What kinds of breaches are involved? The protection of whistleblowers applies for breaches of important EU legislation. The legislation concerned is listed in the directive and covers (amongst other things) public calls for tenders, financial services, product and food safety, environmental protection, privacy protection, corporate income tax as well as competition law. The directive only sets a minimum level of protection, so Member States are free to introduce or enforce rules that are more favourable for whistleblowers.

Who enjoys protection? The protection applies for the reporting of information on breaches that was obtained in a work-related context by an employee or a self-employed individual. The protection extends to third parties, such as their colleagues or family members. The protection applies for reporting both breaches committed by the organisation for which the reporting person works and breaches committed by organisations with which he has been in contact on the basis of his work, such as competitors, suppliers or customers. A condition for the protection is that the whistleblower had reasonable grounds to believe that the information he provides about the suspected breach is true. The protection does not apply for those who prove to be malicious, frivolous or abusive informants.

What actions must a company take? Every company with 50 or more employees, regardless of the nature of its activities, must set up internal reporting channels. It can manage these internal reporting channels itself or entrust this task to a third party. In both cases it must be possible to make the report either in writing or orally, the identity of the whistleblower must be protected, and the report must be diligently followed up by an impartial person or department. The follow-up entails, amongst other things, that the reporting person must receive firstly a confirmation of receipt within seven days, and then feedback within a reasonable period (no longer than three months). The internal reporting channels must also provide information about the external reporting channels to the competent authorities.

Is a whistleblower also protected if he reports outside the organisation? Yes. These external reporting channels must be designated by the EU Member States in accordance with the directive. In certain cases, a whistleblower will enjoy the directive’s protection even if he discloses the breach via the press. This is the case when the internal and external reporting channels failed to take any appropriate measures in respond to an earlier report.    

Last but not least: what protection does the whistleblower enjoy? The protection is extensive and includes a prohibition on any form of retaliation, e.g. dismissal, discrimination, intimidation, the withholding of promotions, or blacklisting, as a result of which the reporting person can no longer find a job in the sector. When a supplier or customer acts as a whistleblower, it is prohibited to prematurely terminate his contract as a retaliation. The directive obliges the Member States to take measures to guard against these kinds of retaliation. For example, they must provide that whistleblowers cannot be held liable for their reporting or disclosure in proceedings against them relating to e.g. defamation, disclosure of trade secrets or breach of personal data protection.

Concretely:

  • By the end of 2021, a minimum protection will apply in the EU for those who report suspected breaches of important legislation. The Member States can go further and adopt an even more protective regime. 
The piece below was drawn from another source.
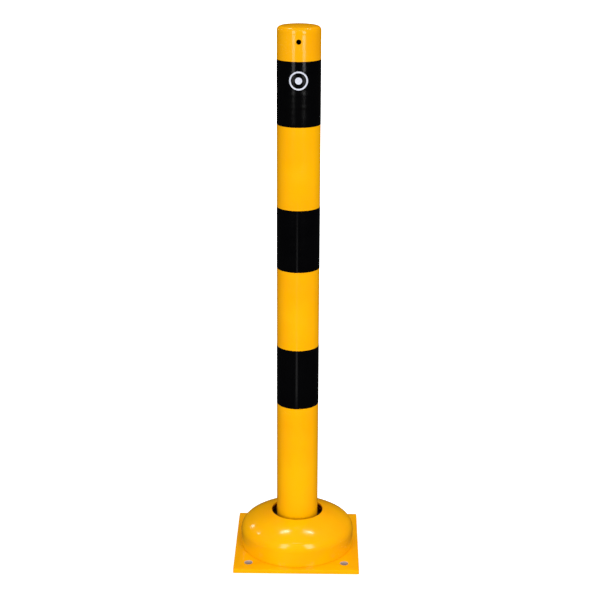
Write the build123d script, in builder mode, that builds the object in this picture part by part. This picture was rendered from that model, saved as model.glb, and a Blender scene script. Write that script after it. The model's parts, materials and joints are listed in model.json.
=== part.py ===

  • Every company with 50 or more employees must provide for internal reporting channels that guarantee the anonymity of the whistleblowers, and their reports must be diligently followed up. 

  • Whistleblowers must be protected against any form of retaliation and incur no liability due to reporting suspected breaches, not even when this entails violating their duties of confidentiality.

  • The protection applies not only for the whistleblowers themselves, but also for their colleagues and family members. It also applies when the breaches are reported to the competent authorities and possibly to the press.